Хотя вовсе не за это надо было клясть. Это ж надо – испугался какого-то говнюка с паршивой люшней и пошел плутать ночью по камышам. Подохнешь тут в этой вонючей жиже, и так тебе и надо. На минутку струхнул, а теперь вот плати звонкой монетой. Воистину – трусить вредно для здоровья.
Я полустоял, полулежал на камышовой стенке, отдыхая после очередного истерического рывка. Сердце постепенно успокаивалось, но пить хотелось совершенно уже невыносимо. Я вспомнил Алена Бомбара – как тот пил океанскую воду, когда пересекал Атлантику на надувном плотике. Из принципа пил. Он говорил, что хуже обезвоживания ничего нет, а от морской воды печень может лопнуть, но не сразу. А чем тутошняя вода хуже океанской?

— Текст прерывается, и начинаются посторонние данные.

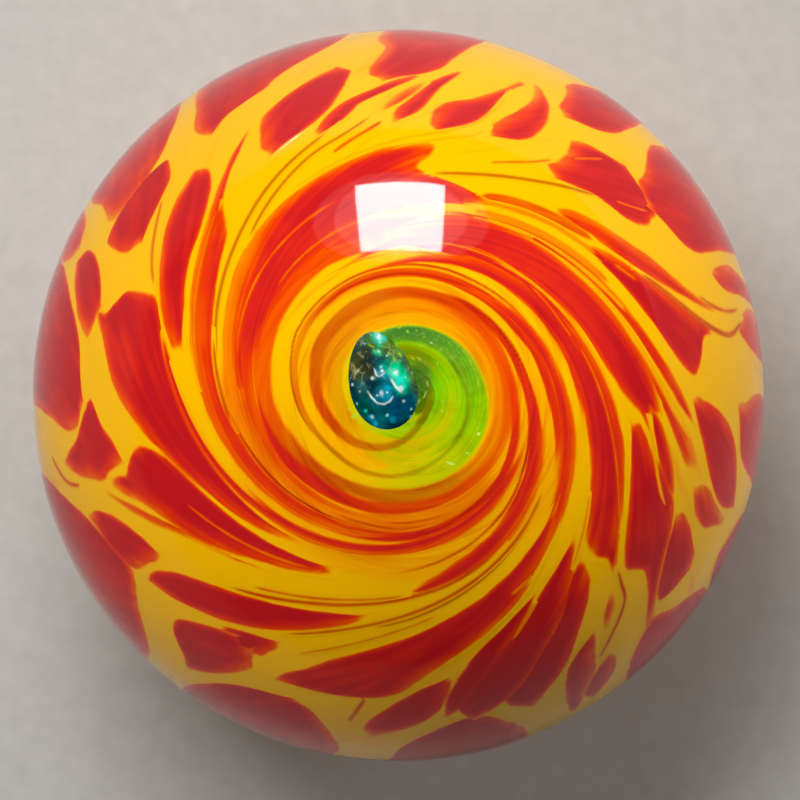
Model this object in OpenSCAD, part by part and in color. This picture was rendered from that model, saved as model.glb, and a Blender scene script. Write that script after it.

Я посмотрел вниз. Я стоял в какой-то яме по колено, и вода в ней казалась довольно прозрачной, даже мальки какие-то кувыркались. Нет, ну отчего не выпить? Бомбар же врач. Знал, что говорил.
Я наклонился, зачерпнул ладонью воды, жадно заглотнул, потом еще и еще раз. Постоял. Привкус во рту, словно я гипс сосал, или еще какую медицинскую дрянь. Попытался сдержаться, но ничего не получилось – вывернуло меня наизнанку, аж слезы на глазах выступили. Я опять откинулся на камыши, судорожно дыша и бессильным шепотом ругаясь. Уставился в небо. Там по-прежнему ничего полезного не происходило. Все белесо, только метелки бесконечно, кругообразно болтались на фоне куска невзрачного неба. Ладно, Бомбар из меня, видно, никакой. Попробую быть собой. А раз собой, надо переть дальше, на честном слове и на одном крыле. Вперед, и с песней.
Я выпрямился, снова глянул вниз. Там мальки энергично долбали то, что я, извините, сблевнул. Омерзительное зрелище, но я все пялился на это дело, а в голове у меня ширился рассвет. Стайка мальков и то, что они долбали, постепенно дрейфовали дальше и дальше, пока не уперлись в стенку камыша. Я пошарил в кармане, нашел картонный пыж, который механически туда сунул, когда раскурочил давеча патрон, и опустил его на воду. Пыж медленно, почти незримо, и все же вполне определенно поплыл туда же, куда и мальки.
Я снова откинулся на камыши и попытался утихомирить переполох в голове. Хотя чего тут думать, все проще пареной репы. Вот тут, где я стою по колено в воде, есть течение, а значит, я стою в том самом канале, который ищу. Только я ведь хотел выйти на берег, а берега у него, оказывается, никакого и на погляд нет. Да и канала, собственно, нет, он давно где-то южнее кончился, а есть вот эти ямы с еле заметным течением и такие же камыши, как и везде, только вроде бы даже погуще и поплотнее.
Славно, славно. Хоть что-то стало ясно, но что с этой ясностью делать, полный туман. Куда податься нам, мастерам культуры? На юг, вверх по каналу? Так ведь неведомо, сколько придется пробиваться, и ямы там, небось, поглубже. Так и потонуть недолго, если в топь попасть; я ж не кабан. Я просто мудак, по грехам своим. Нет, надо выбираться туда, где суше. Пойду-ка я, как шел, а там видно будет.